Russia-Ukraine: your weekly port update

Cargo ship terminal, Unloading crane of cargo ship terminal, Industrial port with containers and container ship.

PTI is rounding up the major headlines from the last week and delving into how Russia’s military action in Ukraine is affecting the ports sector.

On 24 February, Russia invaded its neighbouring country of Ukraine, escalating a conflict that first started in 2014.

Shortly after armed forces entered the country, Ukraine’s military halted operations at its nation’s ports.

HHLA, which operates Container Terminal Odessa (CTO) in the Odessa Sea Port, wrote: “Except for the security staff, all employees are now at home. Their safety is our highest priority.”

An Estonian cargo ship recently got caught in the middle of the warfare as it sank off the Odessa Port on 3 March after an explosion.

It is believed that the 2,100 dwt Panama-flagged cargo ship struck a mine. The whereabouts of crew remains unknown.

Further west, UK Government Transport Secretary Grant Shapps wrote to all ports asking for suspension of access to any Russian flagged, registered, owned, controlled, chartered, or operated vessels.

Further detailed sanctions against Russian shipping are expected in the coming weeks.

The Government of Canada also announced it will stop the issuance of new permits for the export and brokering of controlled goods and technology to Russia.

“Canada remains concerned by the Government of Russia’s ongoing aggression, destabilising activities and escalation,” said the Government in a statement.

“Exporters with valid permits for the export or brokering of items to Russia prior to the date of this notice will have their permits immediately cancelled.”
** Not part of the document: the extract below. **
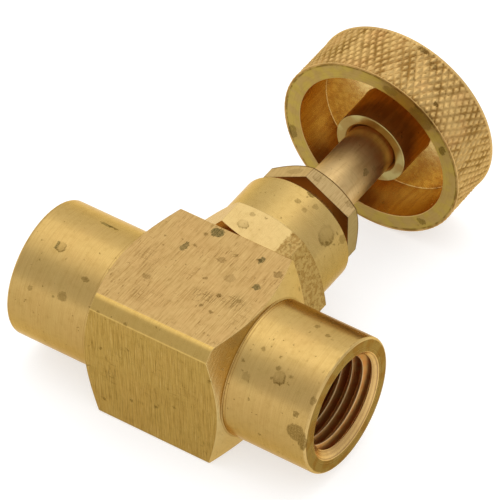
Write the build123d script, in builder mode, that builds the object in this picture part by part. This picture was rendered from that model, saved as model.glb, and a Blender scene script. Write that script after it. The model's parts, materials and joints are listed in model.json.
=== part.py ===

The Ports of Rotterdam and Hamburg have also advised that they will no longer handle containers going to or coming from Russia.

Earlier this week, shipping lines began to drop Russian shipments, as A.P. Moller – Maersk (Maersk), CMA CGM, MSC, Hapag-Lloyd and ONE all have temporarily suspended bookings to and from the nation.

In a customer advisory, Maersk wrote: “As the stability and safety of our operations are already being directly and indirectly impacted by sanctions, new Maersk bookings within ocean, air, and intercontinental rail to and from Russia will be temporarily suspended, with the exception of foodstuffs, medical and humanitarian supplies (bar dual-use items).”

On 3 March, the company updated its customers on the situation, stating that all booking to and from St. Petersburg, Kaliningrad, and Novorossiysk will be now be halted, regardless of cargo type. Far East Russia is currently not impacted.

While COSCO Shipping Lines remains the only line to not cancel any of its business to and from Russia, it did announce it will stop all of its booking connected to Ukraine – omitting Odessa from its AEM3 service.

Looking ahead, experts at Drewry have said that while the impact of the invasion of Ukraine on the world economy and container shipping industry is so far fairly small, that could change quickly.

In a market update, Simon Heaney, Senior Manager of Container Research, said the fallout of the invasion for container shipping “will likely take longer to materialise” and the immediate operational threat is relatively low outside of the locality.

“Retaliatory cyber-attacks that might affect shipping and fast-rising fuel costs are probably the main concerns [on containers] right now,” Heaney continued.